## THE REQUEST
Print out the material that follows word for word.

## SOURCE DATA

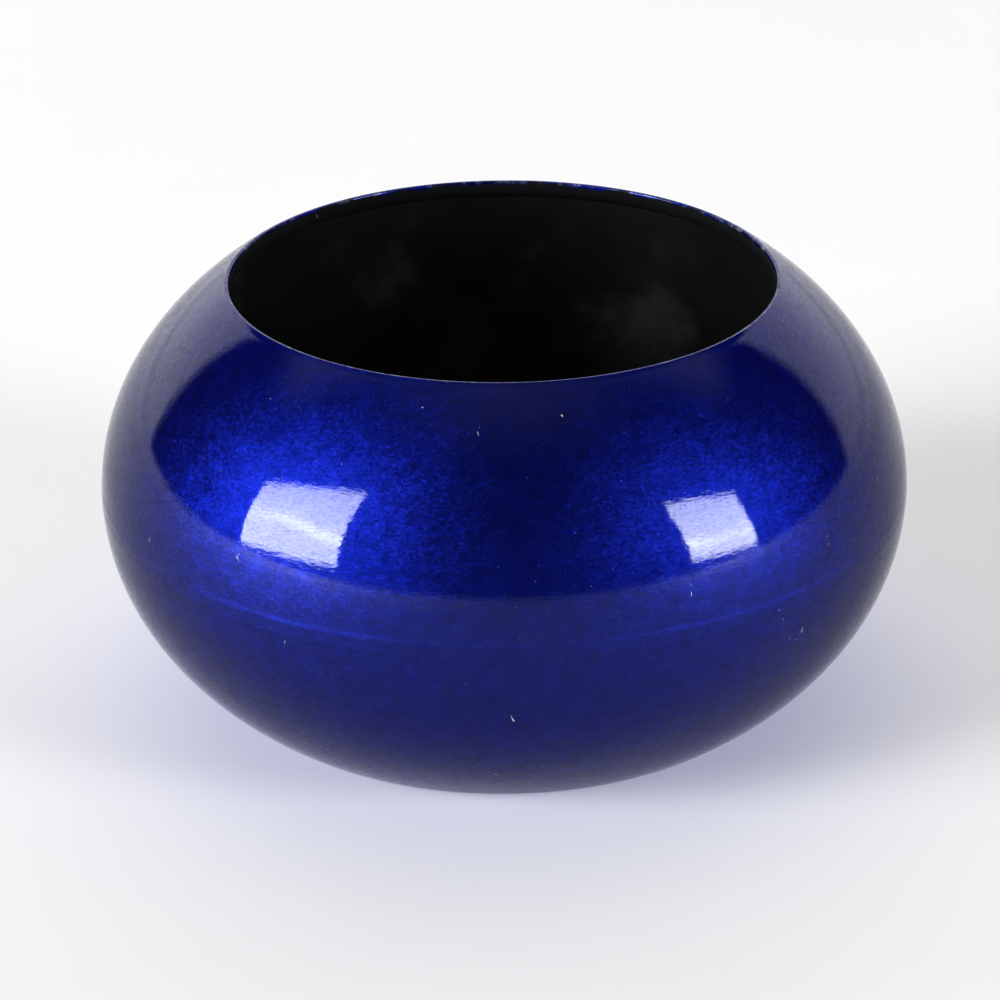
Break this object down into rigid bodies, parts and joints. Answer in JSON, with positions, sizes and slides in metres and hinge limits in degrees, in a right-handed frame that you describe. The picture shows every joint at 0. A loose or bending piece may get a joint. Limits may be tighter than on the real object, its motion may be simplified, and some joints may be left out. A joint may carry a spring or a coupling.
{
  "type": "guitar slide",
  "caption": "Squat bulging ring slide worn on a finger: glossy metallic blue lacquered body with a thin black liner in its straight bore.",
  "frame": {"origin": "on the bore's axis, in the plane of the lower rim that the slide stands on", "axes": "+Z along the bore's axis, up out of the upper mouth; X and Y are any two directions across the bore, because the slide is a solid of revolution"},
  "size_m": [0.029, 0.029, 0.0155],
  "materials": {
    "blue_lacquer": "fine metallic flake under a glossy clear coat with slight orange peel",
    "black_liner": "matte black"
  },
  "bodies": {
    "root": {"slide_ring": "blue_lacquer", "finger_liner": "black_liner"}
  },
  "joints": []
}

## RESPONSE FOR THIS EXERCISE
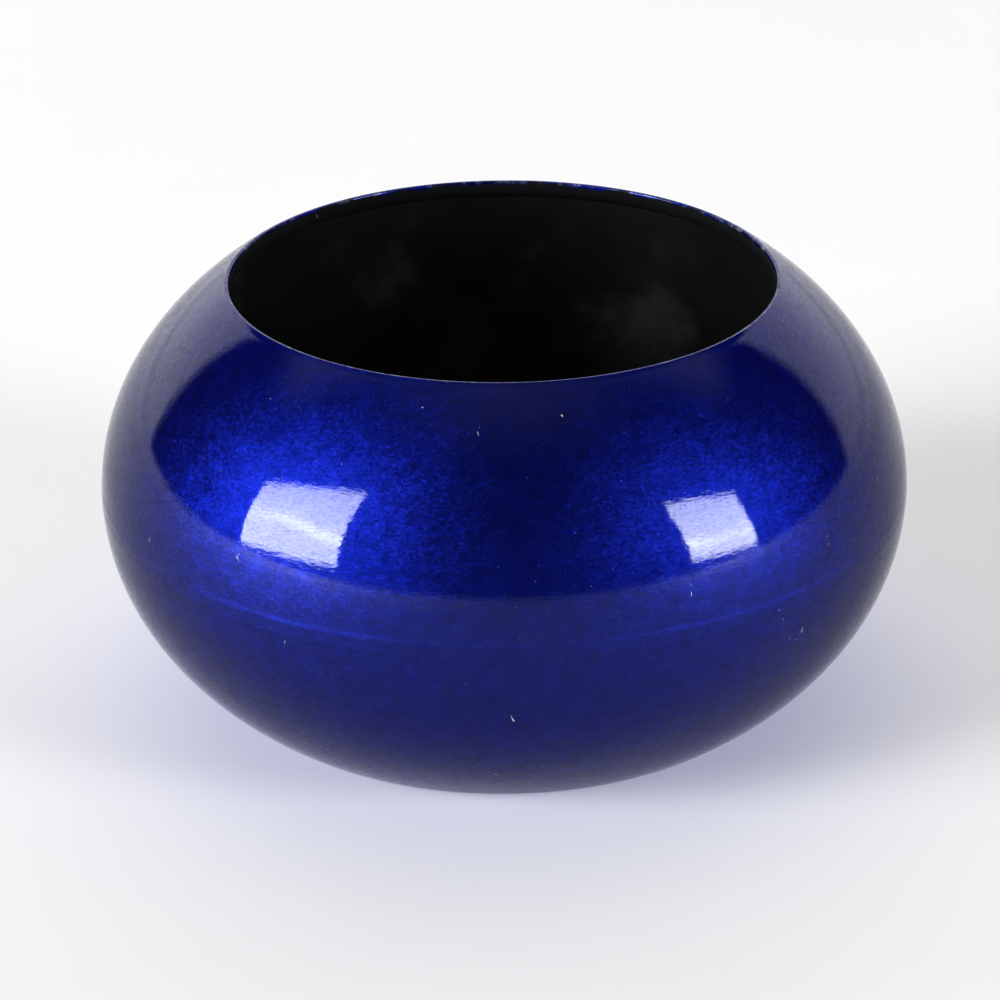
Break this object down into rigid bodies, parts and joints. Answer in JSON, with positions, sizes and slides in metres and hinge limits in degrees, in a right-handed frame that you describe. The picture shows every joint at 0. A loose or bending piece may get a joint. Limits may be tighter than on the real object, its motion may be simplified, and some joints may be left out. A joint may carry a spring or a coupling.
{
  "type": "guitar slide",
  "caption": "Squat bulging ring slide worn on a finger: glossy metallic blue lacquered body with a thin black liner in its straight bore.",
  "frame": {"origin": "on the bore's axis, in the plane of the lower rim that the slide stands on", "axes": "+Z along the bore's axis, up out of the upper mouth; X and Y are any two directions across the bore, because the slide is a solid of revolution"},
  "size_m": [0.029, 0.029, 0.0155],
  "materials": {
    "blue_lacquer": "fine metallic flake under a glossy clear coat with slight orange peel",
    "black_liner": "matte black"
  },
  "bodies": {
    "root": {"slide_ring": "blue_lacquer", "finger_liner": "black_liner"}
  },
  "joints": []
}